» Written problem: Starting at the line that contains "materials = cad_parts[node].data.materials" and stopping at the line that contains "right = sky.above(azimuth, *MIDLINE)", repeat every line exactly, the two end lines included, and nothing else.

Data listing
◆ ◆ ◆ ◆ ◆

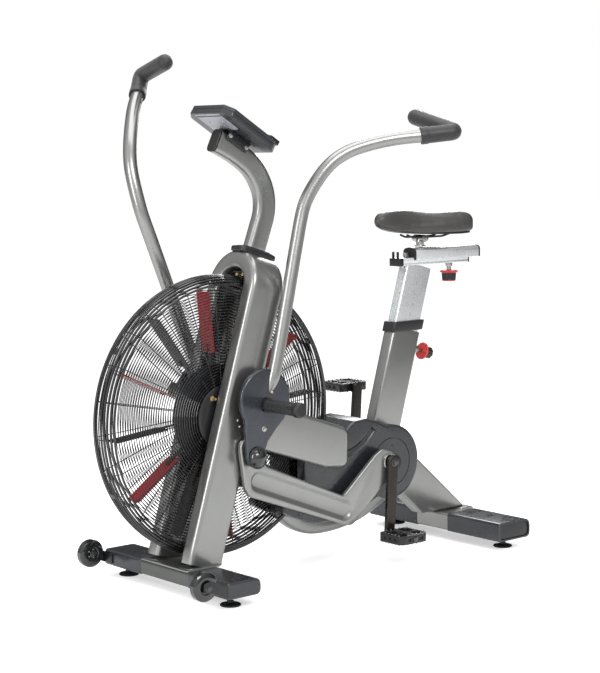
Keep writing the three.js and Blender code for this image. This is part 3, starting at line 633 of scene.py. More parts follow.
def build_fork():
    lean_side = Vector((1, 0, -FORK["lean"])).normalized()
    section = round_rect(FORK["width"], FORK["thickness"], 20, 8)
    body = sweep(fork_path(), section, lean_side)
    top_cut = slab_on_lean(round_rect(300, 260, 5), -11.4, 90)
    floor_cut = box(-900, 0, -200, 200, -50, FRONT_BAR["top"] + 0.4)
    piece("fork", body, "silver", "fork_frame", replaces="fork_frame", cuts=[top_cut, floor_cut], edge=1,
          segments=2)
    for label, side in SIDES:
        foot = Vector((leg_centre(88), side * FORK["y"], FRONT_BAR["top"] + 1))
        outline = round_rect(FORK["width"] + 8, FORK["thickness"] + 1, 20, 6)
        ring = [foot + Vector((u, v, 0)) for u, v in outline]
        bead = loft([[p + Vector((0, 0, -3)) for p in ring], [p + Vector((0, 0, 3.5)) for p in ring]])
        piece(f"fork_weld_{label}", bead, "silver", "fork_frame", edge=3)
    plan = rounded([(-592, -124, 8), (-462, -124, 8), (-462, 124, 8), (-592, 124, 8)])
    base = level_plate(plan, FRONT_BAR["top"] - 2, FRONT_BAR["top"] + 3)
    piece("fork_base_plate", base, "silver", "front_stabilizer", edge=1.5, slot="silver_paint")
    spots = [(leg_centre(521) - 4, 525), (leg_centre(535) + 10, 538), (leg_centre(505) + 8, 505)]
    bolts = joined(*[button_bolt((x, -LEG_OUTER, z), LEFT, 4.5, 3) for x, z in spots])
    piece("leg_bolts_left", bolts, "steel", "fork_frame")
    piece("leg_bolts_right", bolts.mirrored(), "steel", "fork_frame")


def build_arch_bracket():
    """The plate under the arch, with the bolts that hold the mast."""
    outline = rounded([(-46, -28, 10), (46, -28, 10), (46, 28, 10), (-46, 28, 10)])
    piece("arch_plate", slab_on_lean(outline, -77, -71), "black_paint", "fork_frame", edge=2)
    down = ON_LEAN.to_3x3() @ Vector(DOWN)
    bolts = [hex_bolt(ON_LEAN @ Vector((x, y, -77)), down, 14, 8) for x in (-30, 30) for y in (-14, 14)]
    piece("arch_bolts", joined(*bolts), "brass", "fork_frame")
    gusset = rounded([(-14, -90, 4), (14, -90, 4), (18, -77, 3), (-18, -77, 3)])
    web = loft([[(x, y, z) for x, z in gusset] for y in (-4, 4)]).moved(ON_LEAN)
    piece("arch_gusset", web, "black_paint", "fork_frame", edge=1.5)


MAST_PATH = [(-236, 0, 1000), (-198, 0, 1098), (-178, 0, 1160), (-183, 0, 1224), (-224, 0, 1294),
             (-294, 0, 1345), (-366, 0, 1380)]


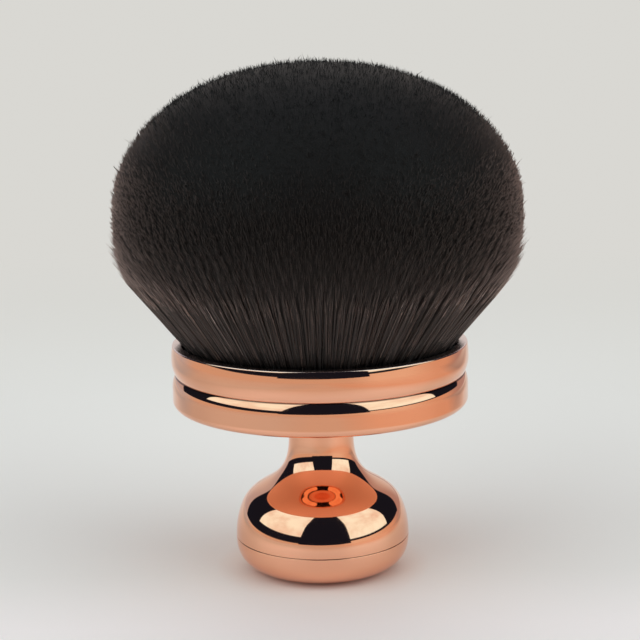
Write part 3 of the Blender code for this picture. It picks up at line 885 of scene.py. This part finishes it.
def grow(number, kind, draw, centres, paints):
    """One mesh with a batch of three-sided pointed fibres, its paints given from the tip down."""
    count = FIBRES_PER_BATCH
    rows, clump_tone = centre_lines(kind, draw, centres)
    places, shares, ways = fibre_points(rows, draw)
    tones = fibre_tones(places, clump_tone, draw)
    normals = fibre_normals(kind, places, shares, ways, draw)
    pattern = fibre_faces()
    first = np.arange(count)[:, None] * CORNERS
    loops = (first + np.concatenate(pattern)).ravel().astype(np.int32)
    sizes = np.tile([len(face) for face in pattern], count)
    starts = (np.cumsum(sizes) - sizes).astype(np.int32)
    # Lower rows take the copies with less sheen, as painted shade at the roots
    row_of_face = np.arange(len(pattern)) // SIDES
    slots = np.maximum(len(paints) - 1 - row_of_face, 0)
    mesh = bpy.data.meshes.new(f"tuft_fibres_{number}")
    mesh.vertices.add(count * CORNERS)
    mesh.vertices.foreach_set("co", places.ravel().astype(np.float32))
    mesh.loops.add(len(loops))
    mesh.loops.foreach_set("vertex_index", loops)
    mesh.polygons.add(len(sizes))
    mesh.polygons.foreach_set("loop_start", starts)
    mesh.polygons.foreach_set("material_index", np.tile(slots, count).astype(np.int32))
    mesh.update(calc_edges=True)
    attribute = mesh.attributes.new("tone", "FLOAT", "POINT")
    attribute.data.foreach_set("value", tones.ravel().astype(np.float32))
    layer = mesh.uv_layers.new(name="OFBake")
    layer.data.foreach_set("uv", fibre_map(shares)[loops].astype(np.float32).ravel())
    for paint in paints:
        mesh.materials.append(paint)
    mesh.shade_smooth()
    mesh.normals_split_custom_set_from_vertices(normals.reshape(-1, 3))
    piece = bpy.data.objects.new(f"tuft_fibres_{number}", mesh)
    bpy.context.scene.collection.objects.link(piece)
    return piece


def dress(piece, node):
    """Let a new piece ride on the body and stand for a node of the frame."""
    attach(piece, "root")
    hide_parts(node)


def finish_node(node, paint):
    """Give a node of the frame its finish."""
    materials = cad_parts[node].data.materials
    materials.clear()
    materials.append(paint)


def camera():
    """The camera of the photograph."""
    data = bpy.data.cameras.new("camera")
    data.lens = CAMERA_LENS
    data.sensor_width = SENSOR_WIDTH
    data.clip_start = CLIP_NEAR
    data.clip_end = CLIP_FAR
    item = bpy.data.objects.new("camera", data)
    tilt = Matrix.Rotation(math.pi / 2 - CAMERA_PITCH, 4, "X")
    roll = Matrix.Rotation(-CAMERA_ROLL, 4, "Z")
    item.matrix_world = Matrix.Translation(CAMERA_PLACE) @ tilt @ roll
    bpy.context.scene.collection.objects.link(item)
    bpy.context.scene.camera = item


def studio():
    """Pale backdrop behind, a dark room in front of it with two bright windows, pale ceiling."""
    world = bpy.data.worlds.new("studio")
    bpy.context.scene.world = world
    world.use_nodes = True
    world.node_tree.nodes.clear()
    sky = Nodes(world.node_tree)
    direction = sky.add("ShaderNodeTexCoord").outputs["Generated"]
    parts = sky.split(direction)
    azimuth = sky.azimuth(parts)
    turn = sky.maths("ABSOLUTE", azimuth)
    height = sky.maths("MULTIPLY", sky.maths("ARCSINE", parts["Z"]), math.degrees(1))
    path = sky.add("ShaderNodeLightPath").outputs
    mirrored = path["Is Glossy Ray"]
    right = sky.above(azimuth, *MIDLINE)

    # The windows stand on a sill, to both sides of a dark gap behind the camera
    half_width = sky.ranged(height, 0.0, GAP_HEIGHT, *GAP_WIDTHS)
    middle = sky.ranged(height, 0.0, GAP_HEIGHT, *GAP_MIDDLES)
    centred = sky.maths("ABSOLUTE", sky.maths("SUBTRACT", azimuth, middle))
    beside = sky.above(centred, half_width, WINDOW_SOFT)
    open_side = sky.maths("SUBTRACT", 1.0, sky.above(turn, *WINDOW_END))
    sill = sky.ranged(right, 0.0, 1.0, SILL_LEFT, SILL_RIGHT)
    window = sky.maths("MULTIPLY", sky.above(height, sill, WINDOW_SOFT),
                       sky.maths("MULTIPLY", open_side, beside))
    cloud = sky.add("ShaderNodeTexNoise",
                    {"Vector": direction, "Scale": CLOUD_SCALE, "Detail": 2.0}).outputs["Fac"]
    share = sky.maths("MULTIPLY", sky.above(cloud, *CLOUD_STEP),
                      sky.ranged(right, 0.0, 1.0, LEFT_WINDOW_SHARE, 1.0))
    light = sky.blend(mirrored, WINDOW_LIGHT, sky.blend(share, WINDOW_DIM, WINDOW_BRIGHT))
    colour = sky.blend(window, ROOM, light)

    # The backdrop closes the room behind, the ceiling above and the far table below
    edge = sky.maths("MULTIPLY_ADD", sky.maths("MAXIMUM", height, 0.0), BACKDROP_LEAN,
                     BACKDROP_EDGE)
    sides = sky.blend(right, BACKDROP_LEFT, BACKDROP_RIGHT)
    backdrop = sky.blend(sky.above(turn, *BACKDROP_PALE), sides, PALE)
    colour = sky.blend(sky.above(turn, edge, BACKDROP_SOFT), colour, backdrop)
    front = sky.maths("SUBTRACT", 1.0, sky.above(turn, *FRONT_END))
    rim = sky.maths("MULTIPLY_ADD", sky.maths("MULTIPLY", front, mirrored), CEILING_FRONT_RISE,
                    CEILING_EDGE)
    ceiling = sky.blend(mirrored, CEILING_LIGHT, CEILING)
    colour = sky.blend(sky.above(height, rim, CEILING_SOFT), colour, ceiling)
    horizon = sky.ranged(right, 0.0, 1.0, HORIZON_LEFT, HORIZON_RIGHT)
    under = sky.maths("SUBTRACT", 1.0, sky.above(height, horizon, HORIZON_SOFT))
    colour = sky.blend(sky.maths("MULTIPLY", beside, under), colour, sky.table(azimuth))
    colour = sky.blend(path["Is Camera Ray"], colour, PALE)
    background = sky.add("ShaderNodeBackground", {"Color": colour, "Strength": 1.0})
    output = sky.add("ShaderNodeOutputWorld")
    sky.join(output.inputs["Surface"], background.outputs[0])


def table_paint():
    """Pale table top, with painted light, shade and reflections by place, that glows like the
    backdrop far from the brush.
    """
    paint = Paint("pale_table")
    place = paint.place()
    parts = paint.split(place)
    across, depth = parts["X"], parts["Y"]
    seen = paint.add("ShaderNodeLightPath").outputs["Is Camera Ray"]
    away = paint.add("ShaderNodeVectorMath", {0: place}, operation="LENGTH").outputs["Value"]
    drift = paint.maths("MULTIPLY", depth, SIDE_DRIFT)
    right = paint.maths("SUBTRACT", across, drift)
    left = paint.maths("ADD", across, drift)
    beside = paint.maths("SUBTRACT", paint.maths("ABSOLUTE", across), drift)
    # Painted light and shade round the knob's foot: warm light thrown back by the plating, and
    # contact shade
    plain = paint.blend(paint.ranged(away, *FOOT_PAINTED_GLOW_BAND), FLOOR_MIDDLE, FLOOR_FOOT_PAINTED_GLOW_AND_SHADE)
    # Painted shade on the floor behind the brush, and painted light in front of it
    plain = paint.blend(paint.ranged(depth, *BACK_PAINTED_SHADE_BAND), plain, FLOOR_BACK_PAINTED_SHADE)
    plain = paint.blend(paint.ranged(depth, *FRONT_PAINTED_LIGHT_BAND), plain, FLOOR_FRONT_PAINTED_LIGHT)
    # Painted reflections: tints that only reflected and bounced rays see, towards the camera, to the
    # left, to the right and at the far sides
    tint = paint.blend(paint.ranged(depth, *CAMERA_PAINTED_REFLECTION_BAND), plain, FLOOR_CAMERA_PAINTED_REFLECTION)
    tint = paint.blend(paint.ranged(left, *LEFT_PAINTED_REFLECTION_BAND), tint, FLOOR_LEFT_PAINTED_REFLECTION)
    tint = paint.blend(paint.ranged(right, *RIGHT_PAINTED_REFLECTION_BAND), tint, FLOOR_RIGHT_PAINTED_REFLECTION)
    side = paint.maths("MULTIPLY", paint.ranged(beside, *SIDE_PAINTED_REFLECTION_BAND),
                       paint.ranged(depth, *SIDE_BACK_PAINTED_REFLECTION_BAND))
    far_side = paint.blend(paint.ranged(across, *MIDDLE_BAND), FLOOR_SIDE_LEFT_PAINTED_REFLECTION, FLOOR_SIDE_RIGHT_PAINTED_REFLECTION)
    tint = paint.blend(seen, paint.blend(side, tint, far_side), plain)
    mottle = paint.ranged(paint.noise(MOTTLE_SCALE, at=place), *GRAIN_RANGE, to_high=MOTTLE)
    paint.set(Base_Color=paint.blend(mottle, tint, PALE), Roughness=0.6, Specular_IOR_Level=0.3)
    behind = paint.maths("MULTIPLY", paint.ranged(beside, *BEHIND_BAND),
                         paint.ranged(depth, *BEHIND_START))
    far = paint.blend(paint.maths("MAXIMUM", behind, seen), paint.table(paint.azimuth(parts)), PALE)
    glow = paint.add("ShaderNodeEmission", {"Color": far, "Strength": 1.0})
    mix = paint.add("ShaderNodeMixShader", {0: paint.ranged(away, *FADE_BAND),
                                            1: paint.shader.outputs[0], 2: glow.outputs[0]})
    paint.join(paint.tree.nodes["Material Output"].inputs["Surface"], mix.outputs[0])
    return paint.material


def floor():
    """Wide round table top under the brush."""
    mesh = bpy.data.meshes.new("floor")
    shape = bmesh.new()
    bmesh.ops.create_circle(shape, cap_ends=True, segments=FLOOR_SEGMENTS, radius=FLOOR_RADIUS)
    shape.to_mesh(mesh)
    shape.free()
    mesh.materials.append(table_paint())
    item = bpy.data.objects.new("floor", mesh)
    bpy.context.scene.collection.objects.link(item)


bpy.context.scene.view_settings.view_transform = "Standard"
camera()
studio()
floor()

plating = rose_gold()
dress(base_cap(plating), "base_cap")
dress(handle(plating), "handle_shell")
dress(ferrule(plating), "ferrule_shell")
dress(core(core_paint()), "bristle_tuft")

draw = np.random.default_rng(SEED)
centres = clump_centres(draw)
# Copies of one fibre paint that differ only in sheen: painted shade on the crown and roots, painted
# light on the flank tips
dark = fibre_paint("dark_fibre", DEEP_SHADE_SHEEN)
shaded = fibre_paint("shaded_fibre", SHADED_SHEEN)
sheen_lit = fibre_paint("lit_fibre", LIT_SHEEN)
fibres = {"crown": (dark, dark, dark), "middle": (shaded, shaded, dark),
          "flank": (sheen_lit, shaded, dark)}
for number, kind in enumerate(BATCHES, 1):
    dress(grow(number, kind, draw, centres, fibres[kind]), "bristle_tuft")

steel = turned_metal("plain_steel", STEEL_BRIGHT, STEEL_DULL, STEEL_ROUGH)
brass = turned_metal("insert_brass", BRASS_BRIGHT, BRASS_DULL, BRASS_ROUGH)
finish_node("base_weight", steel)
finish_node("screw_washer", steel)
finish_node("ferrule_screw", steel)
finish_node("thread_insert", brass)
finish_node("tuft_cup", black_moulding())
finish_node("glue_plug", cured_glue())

◆ ◆ ◆ ◆ ◆

» Output for this task:
    materials = cad_parts[node].data.materials
    materials.clear()
    materials.append(paint)


def camera():
    """The camera of the photograph."""
    data = bpy.data.cameras.new("camera")
    data.lens = CAMERA_LENS
    data.sensor_width = SENSOR_WIDTH
    data.clip_start = CLIP_NEAR
    data.clip_end = CLIP_FAR
    item = bpy.data.objects.new("camera", data)
    tilt = Matrix.Rotation(math.pi / 2 - CAMERA_PITCH, 4, "X")
    roll = Matrix.Rotation(-CAMERA_ROLL, 4, "Z")
    item.matrix_world = Matrix.Translation(CAMERA_PLACE) @ tilt @ roll
    bpy.context.scene.collection.objects.link(item)
    bpy.context.scene.camera = item


def studio():
    """Pale backdrop behind, a dark room in front of it with two bright windows, pale ceiling."""
    world = bpy.data.worlds.new("studio")
    bpy.context.scene.world = world
    world.use_nodes = True
    world.node_tree.nodes.clear()
    sky = Nodes(world.node_tree)
    direction = sky.add("ShaderNodeTexCoord").outputs["Generated"]
    parts = sky.split(direction)
    azimuth = sky.azimuth(parts)
    turn = sky.maths("ABSOLUTE", azimuth)
    height = sky.maths("MULTIPLY", sky.maths("ARCSINE", parts["Z"]), math.degrees(1))
    path = sky.add("ShaderNodeLightPath").outputs
    mirrored = path["Is Glossy Ray"]
    right = sky.above(azimuth, *MIDLINE)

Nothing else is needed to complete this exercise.